Dataset excerpt:
--------------------

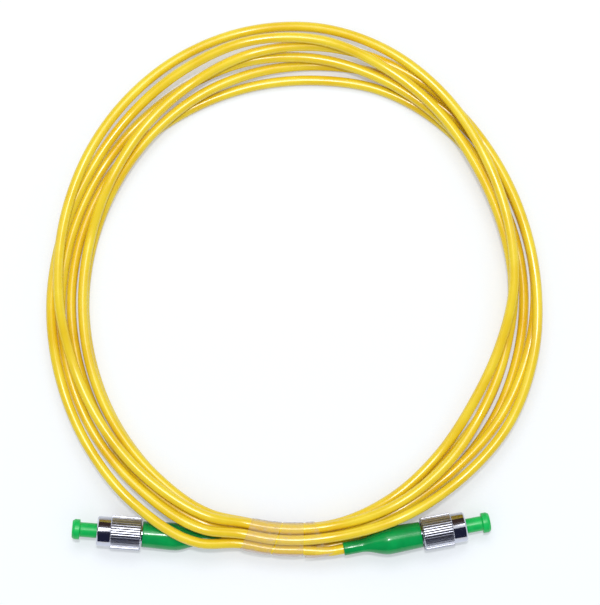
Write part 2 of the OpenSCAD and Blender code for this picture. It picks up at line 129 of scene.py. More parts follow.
class Socket:
    """One value in a node tree. Arithmetic on values adds Math nodes; node() adds any other node."""

    def __init__(self, tree, socket=None):
        self.tree = tree
        self.socket = socket

    def node(self, kind, settings=None, inputs=None, output=0):
        """Adds a node of that kind, with its settings and then its inputs, and gives one of its outputs."""
        made = self.tree.nodes.new(kind)
        for name, value in (settings or {}).items():
            if name == "stops":
                ramp = made.color_ramp.elements
                while len(ramp) < len(value):
                    ramp.new(0.5)
                for element, (at, colour) in zip(ramp, value):
                    element.position = at
                    element.color = (*colour, 1.0)
            else:
                setattr(made, name, value)
        for key, value in (inputs or {}).items():
            if isinstance(value, Socket):
                self.tree.links.new(value.socket, made.inputs[key])
            else:
                made.inputs[key].default_value = value
        return Socket(self.tree, made.outputs[output] if made.outputs else None)

    def math(self, operation, *values):
        return self.node("ShaderNodeMath", {"operation": operation}, dict(enumerate(values)))

    def __add__(self, other):
        return self.math("ADD", self, other)

    def __sub__(self, other):
        return self.math("SUBTRACT", self, other)

    def __rsub__(self, other):
        return self.math("SUBTRACT", other, self)

    def __mul__(self, other):
        return self.math("MULTIPLY", self, other)

    __radd__ = __add__
    __rmul__ = __mul__


def opaque(colour):
    """A colour with full alpha, as a colour socket wants it."""
    return (*colour, 1.0)


def mixed(s, factor, low, high):
    """The colour `low` turning to `high` as the factor goes from 0 to 1."""
    return s.node("ShaderNodeMix", {"data_type": "RGBA"}, {0: factor, 6: low, 7: high}, 2)


def between(s, value, low, high, to_low=0.0, to_high=1.0):
    """A value carried from one range to another, and held at that range's ends."""
    return s.node("ShaderNodeMapRange", {}, {0: value, 1: low, 2: high, 3: to_low, 4: to_high})


def stretched(s, coordinates, scale):
    """Coordinates scaled by a different amount along each axis."""
    return s.node("ShaderNodeMapping", {}, {"Vector": coordinates, "Scale": scale})


def noise(s, vector, scale, detail=2.0, roughness=0.5):
    """Noise about 0.5 at the given number of cells to the metre, or to the unit of `vector`."""
    return s.node(
        "ShaderNodeTexNoise", {}, {"Vector": vector, "Scale": scale, "Detail": detail, "Roughness": roughness}
    )


def place(s):
    """Object coordinates: metres in the frame, because every piece sits at the origin."""
    return s.node("ShaderNodeTexCoord", output=3)


def skin(s):
    """The piece's own map: a turn round it in U, and metres along it in V."""
    return s.node("ShaderNodeUVMap", {"uv_map": "skin"})


def relief(s, height, depth):
    """A normal tipped by a height that goes from 0 to 1 over `depth` metres."""
    return s.node("ShaderNodeBump", {}, {"Height": height, "Strength": 1.0, "Distance": depth})


def material(name, paint, **fixed):
    """A Principled material. paint(s) gives the inputs that vary; the fixed ones stay on the shader."""
    made = bpy.data.materials.new(name)
    made.use_nodes = True
    made.node_tree.nodes.clear()
    s = Socket(made.node_tree)
    inputs = {key.replace("_", " "): value for key, value in fixed.items()}
    shader = s.node("ShaderNodeBsdfPrincipled", {}, {**inputs, **paint(s)})
    s.node("ShaderNodeOutputMaterial", {}, {"Surface": shader})
    return made


# ---- Finishes ----

def jacket_finish(colour, shade):
    """Extruded PVC: faint lengthwise draw lines, soft mottling and a satin gloss."""
    def paint(s):
        blotch = noise(s, place(s), 90.0, 3.0)
        draw = noise(s, stretched(s, skin(s), (26.0, 14.0, 1.0)), 1.0, 3.0)
        grain = noise(s, place(s), 5200.0, 1.0)
        mottle = between(s, 0.7 * blotch + 0.3 * draw, 0.36, 0.64)
        return {
            "Base Color": mixed(s, mottle, opaque(shade), opaque(colour)),
            "Roughness": between(s, blotch, 0.3, 0.7, 0.2, 0.3),
            "Normal": relief(s, 0.7 * draw + 0.3 * grain, 0.00003),
        }
    return material("jacket_pvc", paint, IOR=1.5, Specular_IOR_Level=0.8)


def boot_finish(colour):
    """Glossy moulded elastomer: slight flow marks, fine orange peel and a parting line on each side."""
    def paint(s):
        flow = noise(s, stretched(s, skin(s), (3.0, 160.0, 1.0)), 1.0, 3.0)
        peel = noise(s, place(s), 1500.0, 2.0)
        around = s.node("ShaderNodeSeparateXYZ", {}, {0: skin(s)})
        off_line = s.math("ABSOLUTE", s.math("FRACT", around * 2.0) - 0.5)
        parting = between(s, off_line, 0.0, 0.012, 1.0, 0.0)
        dark = tuple(0.72 * c for c in colour)
        return {
            "Base Color": mixed(s, between(s, flow, 0.35, 0.65), opaque(dark), opaque(colour)),
            "Roughness": between(s, peel, 0.3, 0.7, 0.16, 0.25),
            "Normal": relief(s, 0.25 * peel + 0.12 * flow + parting, 0.00004),
        }
    return material("boot_elastomer", paint, IOR=1.5)


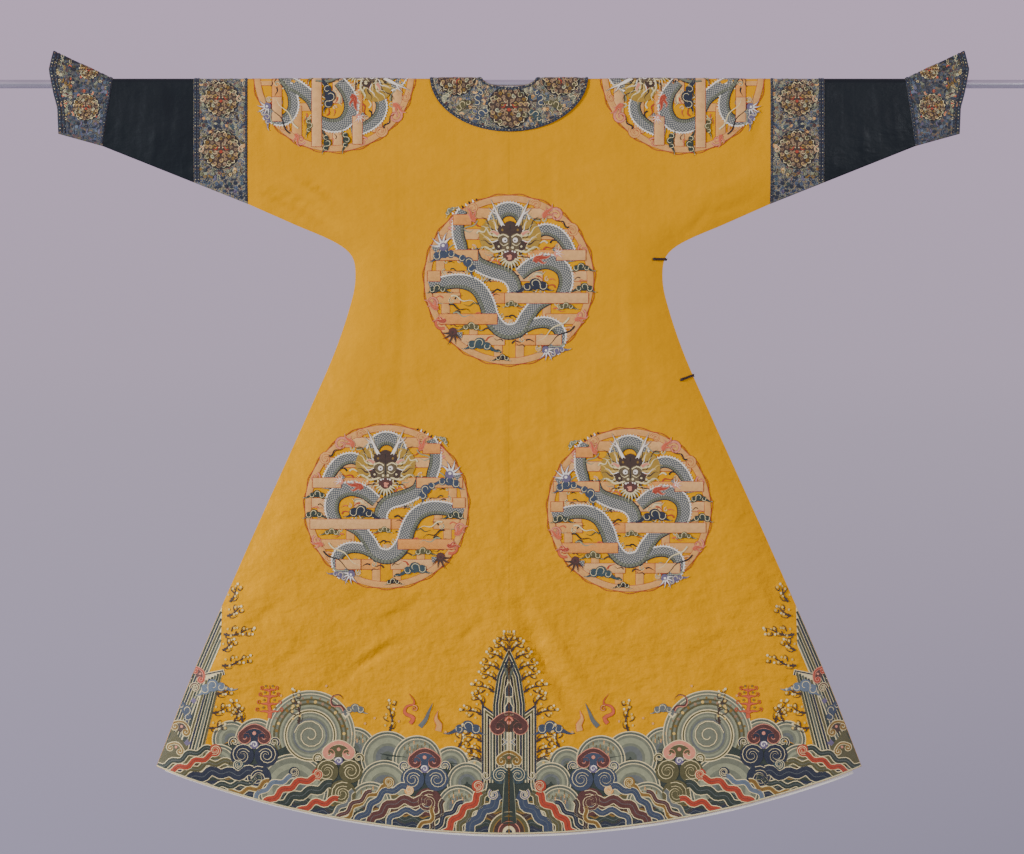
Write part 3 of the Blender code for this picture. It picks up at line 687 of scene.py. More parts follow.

--------------------

REQUIREMENT: Locate the string "this" in the listing above and copy every line where it occurs.

EXPECTED OUTPUT:
Write part 2 of the OpenSCAD and Blender code for this picture. It picks up at line 129 of scene.py. More parts follow.
Write part 3 of the Blender code for this picture. It picks up at line 687 of scene.py. More parts follow.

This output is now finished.